You know what it might not even need insulation. Goats can take some pretty wicked temps as long as they are dry and pretty much draft free. They aren't like us in that regard.


----------



## goathiker (Apr 14, 2011)

Insulation actually causes condensation inside and damp goats get sick. You want them dry and kept out of the wind.


----------



## Jessica84 (Oct 27, 2011)

I would just make it draft free and either put down a lot of straw or if your dead set on wanting a floor on it you could use the pallet idea and use anything to insulate it. Straw, old newspaper, seriously pretty much anything. But it will probably get wet and pretty nasty I would just go with a deep bed of straw unless your in a flood zone or something


----------



## Suzanne_Tyler (Jul 19, 2014)

I would just leave it a dirt floor and use straw bedding, like Jessica said.


----------



## NyGoatMom (Jan 26, 2013)

Agreed...no insulation and a dirt floor is best  Deep bedding in winter, I live in NY and my goats have no insulation and they do fine with just extra bedding.


----------



## rochelle (Jul 10, 2016)

Wow! Well thank you everyone! Would you seal up the windows? We were also thinking of putting a heat light/lamp inside on really cold days/nights for them...would that be a good idea? And with a deep straw floor bed how often in the winter do you change the bedding then?


----------



## Jessica84 (Oct 27, 2011)

If the Windows close that should be fine. If your going to have a door that you shut them in I would leave a crack for fresh air. You can do the heat lamp, they probably won't need it but there has been soooooo many fires with lamps and animals die that I personally only use them on new kids if I totally need to. Another reason I don't like them is because it's to much of a difference being under them then going out in the cold. Myself i wouldn't use them but I know all about being worried lol as for the bedding it totally depends how much time they end up being in there. Pretty much if it looks gross either clean or put more down. A lot of people will just keep adding to it then clean it out like once a year or so but I think that's with big barns and such. I have car ports and if I can I'll clean them but if it's the middle of a storm I just throw more out there for them. But I also don't have a tractor to clean it, it's one quad trailer at a time so I don't want to spend days on it once spring hits lol


----------



## toth boer goats (Jul 20, 2008)

All great advice.


----------



## rochelle (Jul 10, 2016)

Jessica84 thank you! I will take your advice & not use a heat lamp, maybe hot water bottles or I may sleep out with them! My BF is a truck driver so he's on the road & nobody but me & this forum has to know! I love my babies! I have slept in the garage in the straw with my lil Bits when his brother died last month for 6 nights! I'm dedicated to my babies! ️ thanks again!!


----------



## catharina (Mar 17, 2016)

It looks so cute on the inside!! I'd just enclose the bottom part on 3 sides making sure to block prevailing winds. The fact that they can get up on the shelves will keep them very comfortable I'm sure. Good job!

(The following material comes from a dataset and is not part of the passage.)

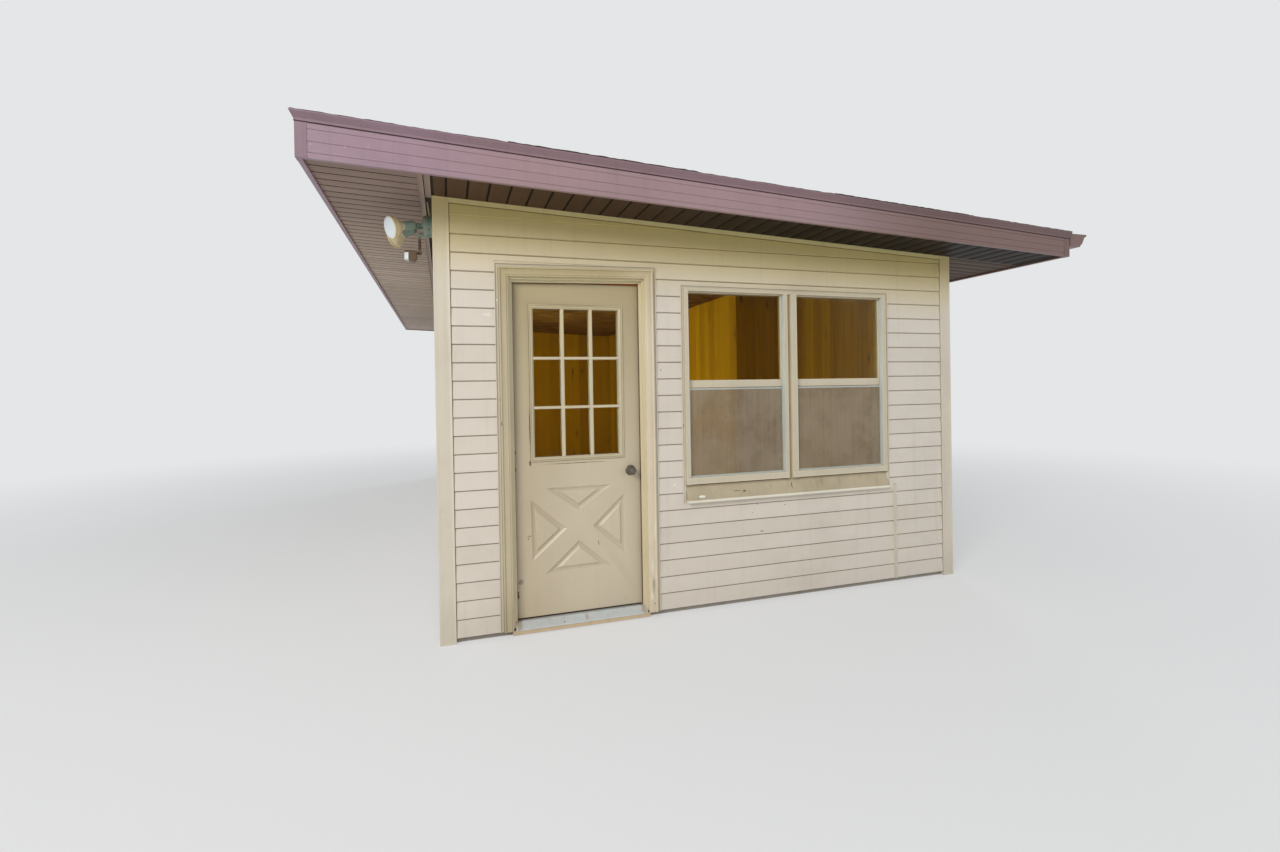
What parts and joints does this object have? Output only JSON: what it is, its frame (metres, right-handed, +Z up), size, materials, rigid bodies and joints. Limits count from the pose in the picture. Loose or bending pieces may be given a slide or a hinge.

I was just remembering when I used to own a mobile home. There's this special insulating paint made just for the metal roofs of the old style mobile homes. It's thick & has fibers in it. One kind was silver & one kind was white. It kept the seams from leaking too. Since it's applied to the outside surfaces I don't see how it could contribute to mold problems.


----------



## Steampunked (Mar 23, 2015)

For most farm animals, moisture is the killer with cold - if you can design insulation so that moisture does not collect, it isn't a bad idea, but it needs to be carefully laid out. If there is no moisture, and no direct drafts, those furry coats can build a layer of heat next to the skin.

For this reason, even highly insulated barns often have ventilation added to remove the moist condensation that comes with rising warm breath. You will notice that the ridge-line is often vented above a barn. This allows moisture to escape, while the animals can still benefit from insulation.

For such a small building, if you are very worried, one way can be to stack low grade straw bales on the outside low down (they can be composted in spring). You can add and remove straw bales until you are satisfied with the level of ventilation your animals have.


----------